Jack Selby’s top hat reminds him of the hard work and attention to detail that is required with each and every funeral.
June 2016: An old top hat sits inside Jack Selby’s office as a reminder of his first day of business in August of 1983. Sweat was dripping from his brow as he prepared to direct his first funeral in his new business. Every single detail was checked and double-checked as the temperature reached the triple digits. Over thirty years later, he still puts forth the same effort with every funeral he directs.
Respect for the passing of loved ones has always been held in high regard. Owner of Bixby Funeral Service, Jack Selby, understands the importance of a time set aside to honor, reminisce and grieve. With more than forty years experience in the business, he has seen his fair share of changes and consistencies.
Selby started in the mid 1960s as a high school junior in need of a job. A local funeral home owner needed someone to sweep floors and dust furniture. Selby recalls all funerals to be pretty much the same, a cookie-cutter service with the indivual’s name inserted in the right place. In the following years he learned more about funerals, took on more responsibilities and chose mortuary science as his own profession.
Since Jack and his wife, Carol, opened Bixby Funeral Service in 1983, funerals have evolved to become as customized and personal as families want them to be. Today Jack directs funerals that are services, ceremonies or celebrations of someone’s life.
“Our entire staff is dedicated to working with families to create a meaningful experience that reflects their loved one’s journey,” he says. “After all, the funeral—whatever they choose—is very important. It marks a person’s life, and every life has value. Every person deserves to be recognized for their accomplishments and the influence they made on others.”

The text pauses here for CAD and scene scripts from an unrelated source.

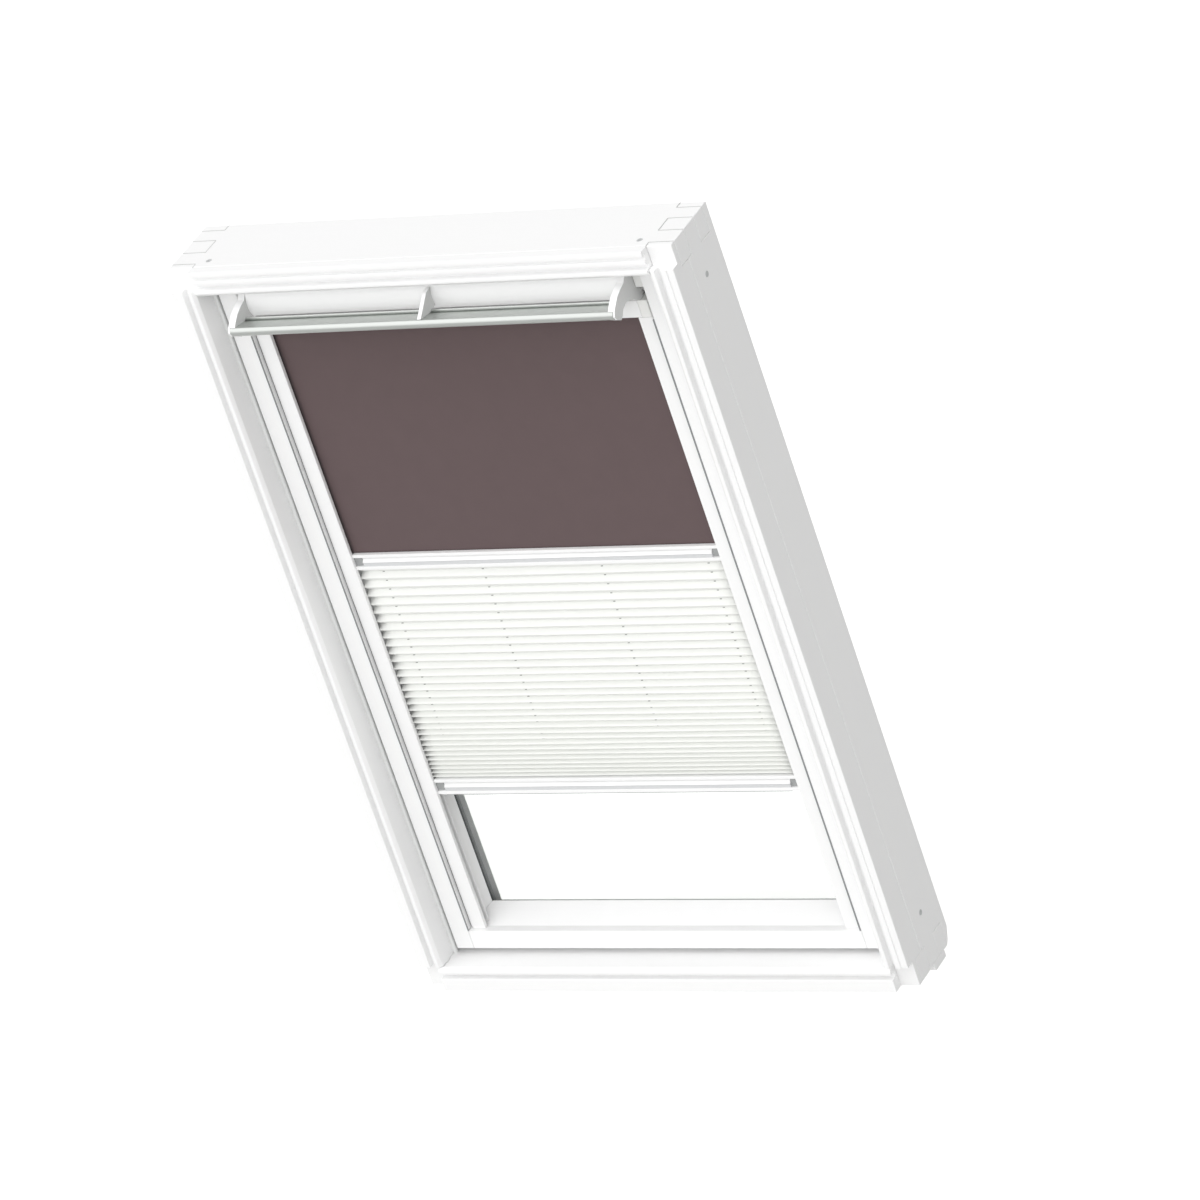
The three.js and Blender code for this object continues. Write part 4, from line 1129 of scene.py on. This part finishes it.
form = bmesh.new()
corners = [(-1, -1), (1, -1), (1, 1), (-1, 1)]
floor_height = cad_low.z - FLOOR_DROP
half = FLOOR_SIZE / 2
form.faces.new([form.verts.new((x * half, y * half, floor_height)) for x, y in corners])
floor = new_piece("studio_floor", form)
floor_finish = new_finish("matt_white_floor")
seen_by = add_node(floor_finish, "LightPath")
floor_diffuse = add_node(floor_finish, "BsdfDiffuse", {"Color": linear(FLOOR_COLOUR)})
floor_glow = add_node(floor_finish, "Emission", {"Color": (1, 1, 1, 1), "Strength": FLOOR_GLOW})
seen_at_all = add_node(
    floor_finish, "Math", {"operation": "MAXIMUM"},
    {0: (seen_by, "Is Camera Ray"), 1: (seen_by, "Is Transmission Ray")},
)
floor_lifted = add_node(
    floor_finish, "AddShader", {}, {0: (floor_diffuse, "BSDF"), 1: (floor_glow, "Emission")}
)
floor_surface = add_node(
    floor_finish, "MixShader", {},
    {0: (seen_at_all, "Value"), 1: (floor_diffuse, "BSDF"), 2: (floor_lifted, "Shader")},
)
add_node(floor_finish, "OutputMaterial", {}, {"Surface": (floor_surface, "Shader")})
floor.data.materials.append(floor_finish)

world = bpy.data.worlds.new("studio")
world.use_nodes = True
world.node_tree.nodes.clear()
bpy.context.scene.world = world
seen_by = add_node(world, "LightPath")
seen_at_all = add_node(
    world, "Math", {"operation": "MAXIMUM"},
    {0: (seen_by, "Is Camera Ray"), 1: (seen_by, "Is Transmission Ray")},
)
sky = add_node(world, "Background", {"Color": (1, 1, 1, 1), "Strength": SKY_STRENGTH})
backdrop = add_node(world, "Background", {"Color": (1, 1, 1, 1), "Strength": 1.0})
surround = add_node(
    world, "MixShader", {},
    {0: (seen_at_all, "Value"), 1: (sky, "Background"), 2: (backdrop, "Background")},
)
add_node(world, "OutputWorld", {}, {"Surface": (surround, "Shader")})

key_data = bpy.data.lights.new("broad_key_light", "SUN")
key_data.energy = KEY_STRENGTH
key_data.angle = KEY_ANGLE
key_light = bpy.data.objects.new("broad_key_light", key_data)
key_light.rotation_mode = "QUATERNION"
key_light.rotation_quaternion = KEY_FROM.to_track_quat("Z", "Y")
bpy.context.scene.collection.objects.link(key_light)


# Camera: a long lens from the front right and above, rolled to the left as in the photograph, as
# the window is drawn lying back on a roof slope.
CAMERA_AZIMUTH = math.radians(34.8727)
CAMERA_ELEVATION = math.radians(27.5712)
CAMERA_ROLL = math.radians(-19.2196)
CAMERA_DISTANCE = 11416.43 * mm
CAMERA_TARGET = Vector((110.184, -30, 644.714)) * mm
FOCAL_PIXELS = 8508.683
PICTURE_PIXELS = 1200
SENSOR_WIDTH = 36
CAMERA_REACH = 100

backward = Vector((
    math.sin(CAMERA_AZIMUTH) * math.cos(CAMERA_ELEVATION),
    -math.cos(CAMERA_AZIMUTH) * math.cos(CAMERA_ELEVATION),
    math.sin(CAMERA_ELEVATION),
))
level_right = Vector((0, 0, 1)).cross(backward).normalized()
level_up = backward.cross(level_right)
camera_right = level_right * math.cos(CAMERA_ROLL) + level_up * math.sin(CAMERA_ROLL)
camera_up = level_up * math.cos(CAMERA_ROLL) - level_right * math.sin(CAMERA_ROLL)
camera_data = bpy.data.cameras.new("studio_camera")
camera_data.sensor_width = SENSOR_WIDTH
camera_data.lens = FOCAL_PIXELS / PICTURE_PIXELS * SENSOR_WIDTH
camera_data.clip_end = CAMERA_REACH
camera = bpy.data.objects.new("studio_camera", camera_data)
bpy.context.scene.collection.objects.link(camera)
camera_place = CAMERA_TARGET + backward * CAMERA_DISTANCE
camera.matrix_world = Matrix.Translation(camera_place) @ Matrix(
    (camera_right, camera_up, backward)
).transposed().to_4x4()
bpy.context.scene.camera = camera
bpy.context.scene.view_settings.view_transform = "Standard"
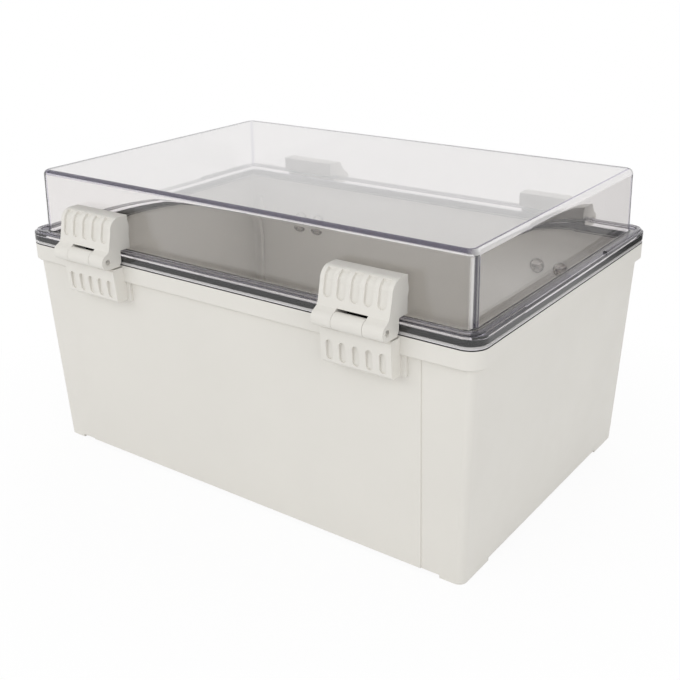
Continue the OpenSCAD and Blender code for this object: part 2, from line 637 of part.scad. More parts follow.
base_tub();
floor_inserts();
gasket();
cover();
latch_bracket_left();
latch_bracket_right();
latch_hook_left();
latch_hook_right();
latch_pin_left();
latch_pin_right();
latch_screws_left();
latch_screws_right();
latch_washers_left();
latch_washers_right();
hinge_base_leaf_left();
hinge_base_leaf_right();
hinge_cover_leaf_left();
hinge_cover_leaf_right();
hinge_pin_left();
hinge_pin_right();
hinge_screws_left();
hinge_screws_right();
hinge_washers_left();
hinge_washers_right();
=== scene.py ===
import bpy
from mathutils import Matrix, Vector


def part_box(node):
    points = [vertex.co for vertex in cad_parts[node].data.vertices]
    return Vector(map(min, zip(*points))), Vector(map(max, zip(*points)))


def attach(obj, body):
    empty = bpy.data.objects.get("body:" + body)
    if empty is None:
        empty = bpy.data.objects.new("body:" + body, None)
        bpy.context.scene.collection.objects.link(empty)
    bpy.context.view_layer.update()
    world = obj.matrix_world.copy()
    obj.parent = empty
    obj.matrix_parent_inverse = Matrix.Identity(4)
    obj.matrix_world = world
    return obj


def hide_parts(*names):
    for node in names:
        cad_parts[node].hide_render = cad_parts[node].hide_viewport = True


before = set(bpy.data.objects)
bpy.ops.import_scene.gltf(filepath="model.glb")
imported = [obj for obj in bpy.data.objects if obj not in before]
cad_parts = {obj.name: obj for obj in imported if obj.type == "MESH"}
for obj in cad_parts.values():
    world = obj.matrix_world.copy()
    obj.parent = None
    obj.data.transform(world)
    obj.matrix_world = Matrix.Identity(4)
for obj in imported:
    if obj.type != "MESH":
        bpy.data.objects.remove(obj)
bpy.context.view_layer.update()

from math import cos, exp, pi, radians, sin

import bmesh
import bpy
from bpy.props import FloatProperty, FloatVectorProperty, IntProperty, PointerProperty
from mathutils import Matrix, Vector

bl_info = {
    "name": "Clear-cover enclosure",
    "version": (1, 0, 0),
    "blender": (4, 5, 0),
    "location": "3D View > Sidebar > Enclosure",
    "description": "Finished pieces, materials and studio for a hinged electrical enclosure",
    "category": "Object",
}

MM = 0.001
SIDES = ("left", "right")


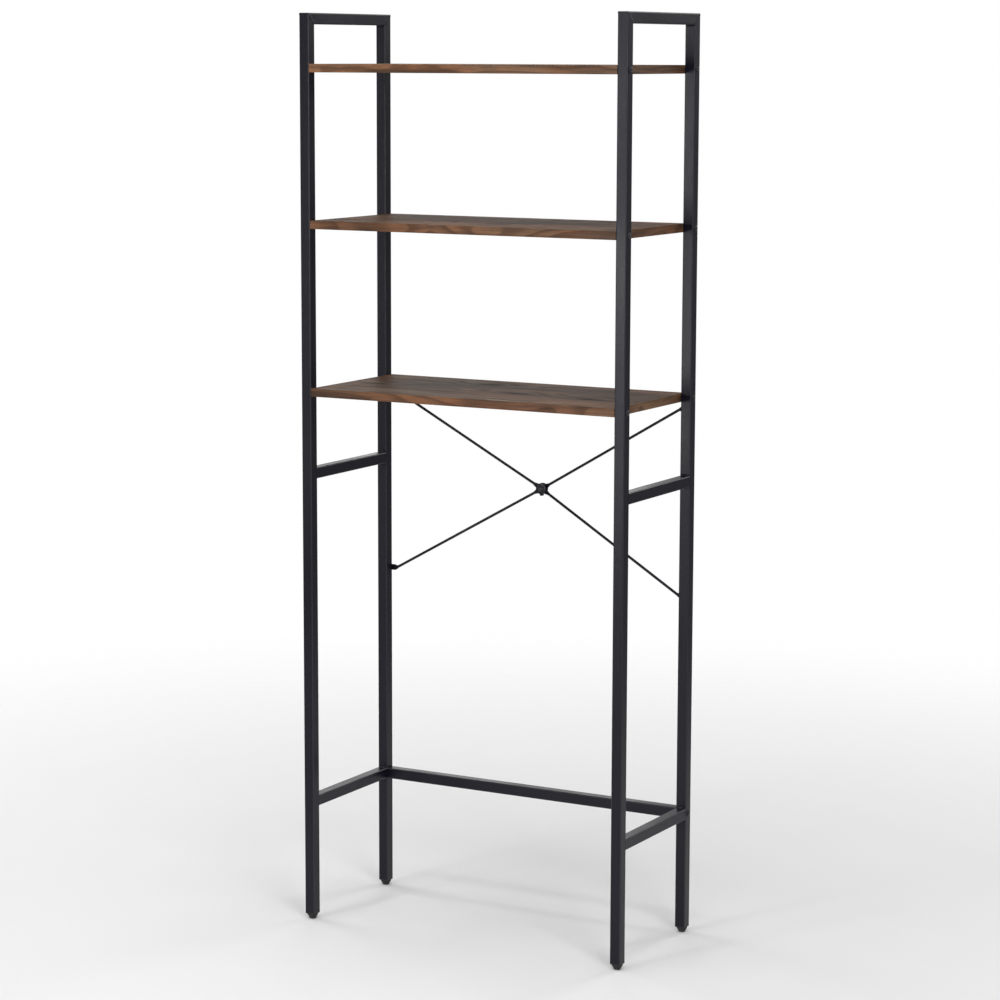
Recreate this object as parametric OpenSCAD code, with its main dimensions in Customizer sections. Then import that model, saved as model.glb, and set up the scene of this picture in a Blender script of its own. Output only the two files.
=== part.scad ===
// Over the toilet storage rack: two welded side frames of square tube, three wood-look shelves,
// a rear crossbar, a thin X brace and four levelling feet.
// Millimetres, +Z up. The origin is on the floor under the middle of the whole rack, the toilet
// side (front) faces -Y, and the width runs along X.

/* [Frame] */
// Height from the floor to the top of the side frames
height = 1650; // [1600:10:1720]
// Width across the outer faces of the two side frames
frame_w = 650; // [600:10:700]
// Depth from the front face of the front legs to the rear face of the rear legs
frame_d = 280; // [240:10:320]
// Side of the square steel tube
tube = 20; // [18:1:22]
// Wall thickness of the tube
wall = 1.2; // [1:0.1:1.5]
// Outside corner radius of the tube
corner_r = 2; // [1.6:0.1:3]
// Height of the underside of the mid rungs
mid_rung_z = 819; // [700:1:860]
// Height of the underside of the lower rungs and of the rear crossbar
low_rung_z = 212; // [150:1:300]

/* [Shelves] */
// Height of the underside of the bottom shelf
bottom_shelf_z = 970; // [960:1:1000]
// Height of the underside of the middle shelf
middle_shelf_z = 1270; // [1200:1:1350]
// Height of the underside of the top shelf
top_shelf_z = 1546; // [1450:1:1560]
// Thickness of the shelf boards
shelf_t = 15; // [15:1:18]
// Thickness of the edge band glued round each board
band_t = 0.8; // [0.4:0.1:2]
// Chamfer along the outer edges of the edge band
band_chamfer = 0.5; // [0.2:0.1:0.8]

/* [Brace] */
// Diameter of the brace rods
rod_d = 5; // [4:0.5:8]
// Height of the two upper ends of the brace rods
brace_top_z = 955; // [880:1:960]
// Height of the two lower ends of the brace rods
brace_low_z = 618; // [500:1:700]
// How far behind the rear legs the rods meet, because they are a little longer than the gap they span
brace_bow = 30; // [12:1:40]
// How far the flattened end of a rod reaches past the inner face of the leg
tab_reach = 13; // [8:1:20]
// Height of the flattened end of a rod
tab_h = 11; // [9:1:14]
// Diameter of the two clamp plates at the crossing
clamp_d = 21; // [16:1:26]
// Thickness of each clamp plate
clamp_t = 2.6; // [2:0.2:4]

/* [Feet] */
// Height of a foot pad with the foot screwed fully in
pad_h = 9.8; // [8:0.2:14]
// Diameter of the top of a foot pad
pad_top_d = 20; // [16:1:20]
// Diameter of the face of a foot pad that stands on the floor
pad_base_d = 11.5; // [10:0.5:16]
// Thickness of the rim of the plastic plug, below the end of the leg
plug_rim = 1.5; // [1:0.5:3]
// Length of the plastic plug inside the leg
plug_len = 24; // [18:1:32]

/* [Fasteners] */
// Radius of the M6 shanks of the shelf bolts, crossbar bolts and foot stems
m6_r = 3; // [3:0.1:3.1]
// Radius of the M5 shanks of the brace screws
m5_r = 2.5; // [2.5:0.1:2.6]
// Radius of the clearance holes for M6 in the legs
m6_hole_r = 3.2; // [3.1:0.1:3.5]
// Length of the shelf bolts and the crossbar bolts under the head
bolt_len = 31; // [28:1:32]
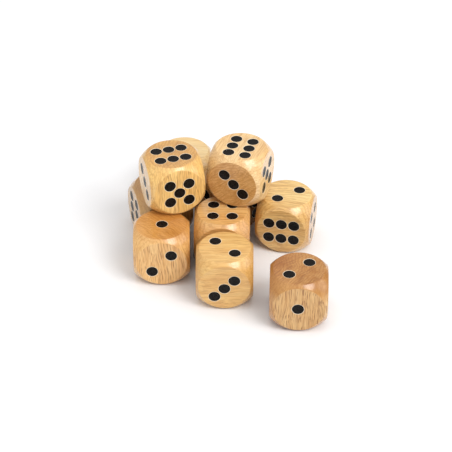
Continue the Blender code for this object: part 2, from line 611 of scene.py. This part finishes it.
# Where the camera looks, how far off and how high it stands, and how much it takes in
LOOK_AT = Vector((3.3, 6.6, 44.5)) * MM
CAMERA_DISTANCE = 2.392
CAMERA_ELEVATION = math.radians(36.06)
FIELD_OF_VIEW = math.radians(17.47)

# Brightness of the white tent level with the ground, and what its top, front and left add
TENT_SIDES = 0.44
TENT_TOP = 1.00
TENT_FRONT = 0.10
TENT_LEFT = 0.16

# Direction from the heap, distance and side in metres, and power of each softbox
SOFTBOXES = {
    "key_softbox": ((0.47, -0.50, 0.74), 6.4, 3.0, 225),
    "side_softbox": ((0.90, -0.10, 0.32), 5.2, 2.6, 40),
}

# Half the width of the paper, and how far it lies below the dice so as not to cut their faces
TABLE_TOP_REACH = 6
TABLE_TOP_GAP = 0.05 * MM


def add_camera():
    """A long lens looking down on the front of the heap."""
    data = bpy.data.cameras.new("camera")
    data.lens_unit = "FOV"
    data.angle = FIELD_OF_VIEW
    camera = bpy.data.objects.new("camera", data)
    back = Vector((0, -math.cos(CAMERA_ELEVATION), math.sin(CAMERA_ELEVATION)))
    camera.location = LOOK_AT + back * CAMERA_DISTANCE
    camera.rotation_euler = (-back).to_track_quat("-Z", "Y").to_euler()
    bpy.context.scene.collection.objects.link(camera)
    bpy.context.scene.camera = camera


def add_softbox(name, direction, distance, size, power):
    """A square area light that faces the heap."""
    data = bpy.data.lights.new(name, "AREA")
    data.shape = "SQUARE"
    data.size = size
    data.energy = power
    light = bpy.data.objects.new(name, data)
    light.location = LOOK_AT + Vector(direction).normalized() * distance
    light.rotation_euler = (-Vector(direction)).to_track_quat("-Z", "Y").to_euler()
    bpy.context.scene.collection.objects.link(light)


def add_table_top():
    """White paper under the heap, as part of the studio and not of the dice."""
    bm = bmesh.new()
    bmesh.ops.create_grid(bm, x_segments=8, y_segments=8, size=TABLE_TOP_REACH)
    mesh = bpy.data.meshes.new("table_top")
    bm.to_mesh(mesh)
    bm.free()
    mesh.materials.append(backdrop())
    table_top = bpy.data.objects.new("table_top", mesh)
    table_top.location.z = -TABLE_TOP_GAP
    bpy.context.scene.collection.objects.link(table_top)


def add_tent():
    """A white tent all round that grows brighter towards its top, front and left."""
    world = bpy.data.worlds.new("white_tent")
    s = Shader(world)
    direction = s.add("TexCoord").outputs["Generated"]
    height = s.add("SeparateXYZ", Vector=direction).outputs["Z"]
    overhead = s.maths("MULTIPLY", s.maths("MULTIPLY", height, height), TENT_TOP)
    sideways = s.vector("DOT_PRODUCT", direction, (-TENT_LEFT, -TENT_FRONT, 0))
    strength = s.maths("ADD", s.maths("ADD", overhead, sideways), TENT_SIDES)
    s.final("Background", Color=(1, 1, 1, 1), Strength=strength)
    bpy.context.scene.world = world


add_dice()
add_table_top()
add_tent()
for softbox, setting in SOFTBOXES.items():
    add_softbox(softbox, *setting)
add_camera()
bpy.context.scene.view_settings.view_transform = "Standard"
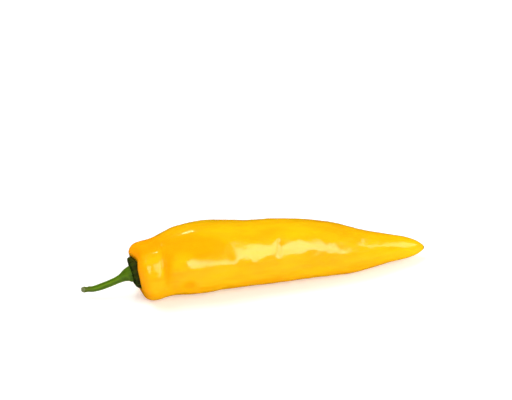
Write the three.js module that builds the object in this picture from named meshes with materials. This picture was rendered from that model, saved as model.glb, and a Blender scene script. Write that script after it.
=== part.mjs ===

Selby goes the extra mile to take care of families, some of them returning as second or third generations. Each family selects what is meaningful to them. This could be a conventional service of any faith. It could also be non-religious, with favorite music, readings, poetry or a balloon release. A graveside service is another option, as well as cremation and a memorial service or an earth-friendly or “green” burial. Photo displays and artifacts are popular in actual form or in a digital remembrance that can be shared with family members to come or mourners who could not attend.
Cost is still an important factor in today’s economy. The certified celebrant says he can provide any level of funeral service, even officiating upon request.
“Tell me what you need and what you want and I will work with you to make it happen,” he says.
Many people are now pre-planning their funerals with a confidential file to make their wishes known exactly as they want them. This not only eases the burden on the family at a difficult time, but also guarantees current prices with three, five and ten year payment options.For those who want to share a meal before or after a service, a large and comfortable assembly room is available. Food and refreshments can be brought in or arranged catering is also an option.
Selby is a firm believer in giving back to the community that he has called home nearly all his life. He is a member of the Bixby Chamber of Commerce, Rotary Club of Bixby and Bixby Optimist Club, where he served as President for two terms.